La Fondazione Ente dello spettacolo, editore tra l’altro della <<Rivista del cinematografo>>, ha promosso un convegno di studi sulla Nouvelle Vague, il movimento (l’avanguardia?) che, a partire della pagine dei <<Cahiers du cinéma>> , ha trasformato radicalmente il fare ed il pensare cinema.
Gli interventi, di cui sono stati protagonisti studiosi italiani e d’oltralpe, sono stati l’occasione per celebrare il cinquantesimo anniversario dalla proiezione de I Quattrocento colpi al Festival di Cannes 1959, e per riflettere sull’inevitabile museificazione (se va bene si potrebbe parlare di nostalgica rievocazione) cui vanno incontro anche le istanze più radicali, una volta etichettate e distanziate temporalmente dal momento in cui erano fertile pratica creativa.
Cosa resta oggi infatti del cinema di Godard, Truffaut, Rohmer, Rivette? Un metodo di ricerca che fa dell’opera nel suo farsi il punto cardine, una metafora del cinema come arte capace di afferrare il reale, una pratica politica che si oppone all’industria dello spettacolo.
Il contributo che ha offerto maggiori spunti è venuto forse da Alain Bergala (Università Parigi 3), il cui discorso sul cinema come art de la greffe, arte dell’innesto, ha colto come l’ibridazione ed il gusto della citazione non siano prerogative del cosiddetto postmoderno, ma abbiano visto piuttosto origine con i primi film dei giovani registi francesi.
L’attitudine della Nouvelle Vague stava proprio qui, nel tentare qualche cosa di non preparato, con l’umiltà di non sapere dove star andando, come un giardiniere che stia tentando un innesto inedito su una pianta selvaggia e che perciò non può conoscere il risultato. Non è proprio un andare a caso, ma è piuttosto qualcosa che si avvicina alle dinamiche del flipper ( i giovani della NV si formarono alla Cinémateque ma anche al bar), un melange tra chance, intuito e destrezza.

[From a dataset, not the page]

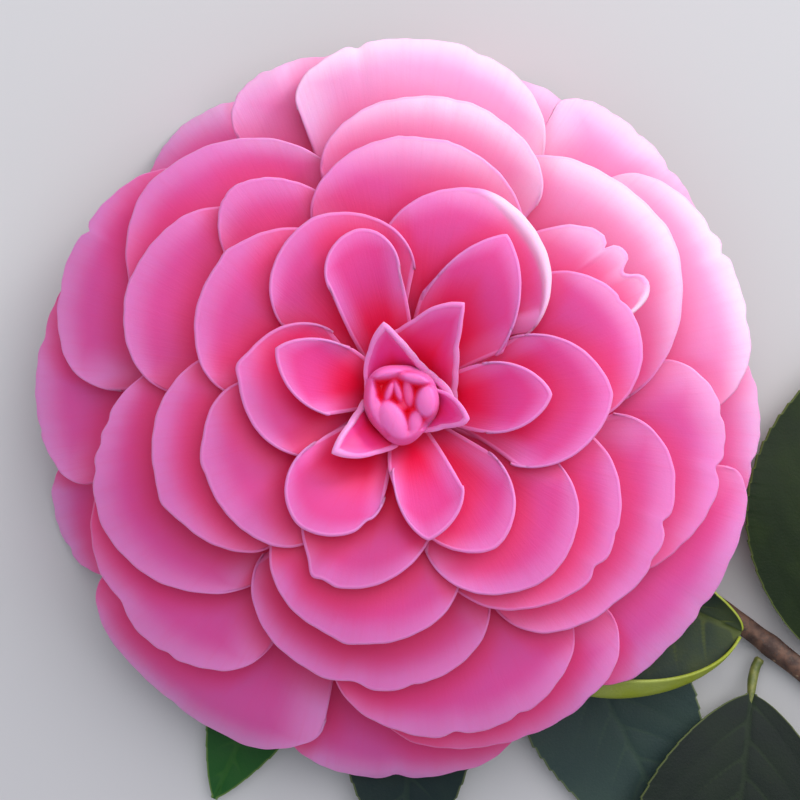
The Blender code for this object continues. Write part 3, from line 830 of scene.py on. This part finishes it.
def along(points, share):
    """The points at these shares of a cubic Bezier curve, and the unit normals to its left."""
    first, second, third, last = points
    share = np.asarray(share)[..., None]
    rest = 1 - share
    place = (
        rest**3 * first
        + 3 * rest**2 * share * second
        + 3 * rest * share**2 * third
        + share**3 * last
    )
    ahead = (
        rest**2 * (second - first)
        + 2 * rest * share * (third - second)
        + share**2 * (last - third)
    )
    ahead = ahead / np.linalg.norm(ahead, axis=-1, keepdims=True)
    return place, np.stack([-ahead[..., 1], ahead[..., 0]], axis=-1)


def share_at_radius(points, radius):
    """The share of the curve at which it reaches this radius, read off a fine table."""
    shares = np.linspace(0.1, 1.25, 500)
    radii = along(points, shares)[0][:, 0]
    rising = radii.argmax() + 1
    return np.interp(radius, radii[:rising], shares[:rising])


def petal_flat(name, level, across, outward):
    """Where a petal's grid lies on its bowl, before relief: share of the curve, and angle.

    A wedge that widens from its claw to a rounded end, whose rim drops away toward its
    sides as a superellipse does, less the marks of its own.
    """
    azimuth, reach, left, right, end_share, squareness, _ = PETALS[name]
    points = bowl(level)
    tip = share_at_radius(points, reach)
    shoulder = along(points, tip * (1 - end_share))[0][0]
    claw = math.radians(between(CLAW_ANGLES, min(1.0, level / CLAW_LEVELS)))
    widest = np.where(across > 0, left, right) / shoulder
    side = np.minimum(1.0, np.abs(across))
    end_share = end_share * (1 - np.sign(across) * LEANS.get(name, 0.0))
    drop = end_share * (1 - (1 - side**squareness) ** (1 / squareness))
    share = tip * outward * (1 - drop * outward**2)
    for place, depth, width in RIM_MARKS.get(name, ()):
        share = share - tip * depth * np.exp(-(((across - place) / width) ** 2)) * outward**8
    half_angle = claw + (widest - claw) * np.sin(np.pi / 2 * outward) ** 1.5
    angle = math.radians(azimuth) + across * half_angle
    if name in STRAIGHT_RIMS:
        turn, radius = np.array(STRAIGHT_RIMS[name]).T
        turn = np.radians(np.where(turn < turn[0], turn + 360, turn))
        point = turn[radius.argmax()]
        angle = point + across * np.where(across > 0, turn[-1] - point, point - turn[0])
        share = share_at_radius(points, np.interp(angle, turn, radius)) * outward
        angle = angle + 0 * outward
        half_angle = (turn[-1] - turn[0]) / 2
    return points, tip, share, angle, half_angle


levels = dict(zip(PETALS, petal_levels()))
rims = {}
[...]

L’autore così non è colui che si pone come semplice realizzatore d’un progetto pre-scritto, bensì come qualcuno che opera di continuo sulla sua creatura, con inesausta propensione al “ri-tocco”, alla “ri-definizione”, al “ri-facimento”.
E se la tradizione in qualche modo si innesta sul già fatto (per inserirsi appunto nel solco della tradizione), la Nouvelle Vague, ereditando il metodo di Rossellini, si innestò in modo rivoluzionario sulla vita vera, entrando nelle case in cui vivevano gli stessi giovani cineasti francesi, tra le vere vie di Parigi, confrontandosi con il giornale del giorno stesso in cui si sarebbe girato.
Cambiò il rapporto tra attore e personaggio, prendendo da Renoir il rifiuto dell’interpretazione, della tecnica dell’attore professionista, e facendo uso di un nuovo attore (selvaggio, materiale grezzo), sul corpo del quale si dovevano porre le basi per una crescita fertile della storia. Celebri i casi di Belmondo o soprattutto di Anna Karina, tanto ben “innestati” nel cinema godardiano da risultare ormai inutilizzabili per altro genere di cinema.
Cambiò infine il rapporto tra film e spettatore, non più basato sulla rigida separazione tra opera, autore, fruitore, ma come qualcosa che nasce e si sviluppa nella coscienza interiore dello spettatore. Il film esiste solo una volta che entra in contatto con chi si pone davanti ad esso.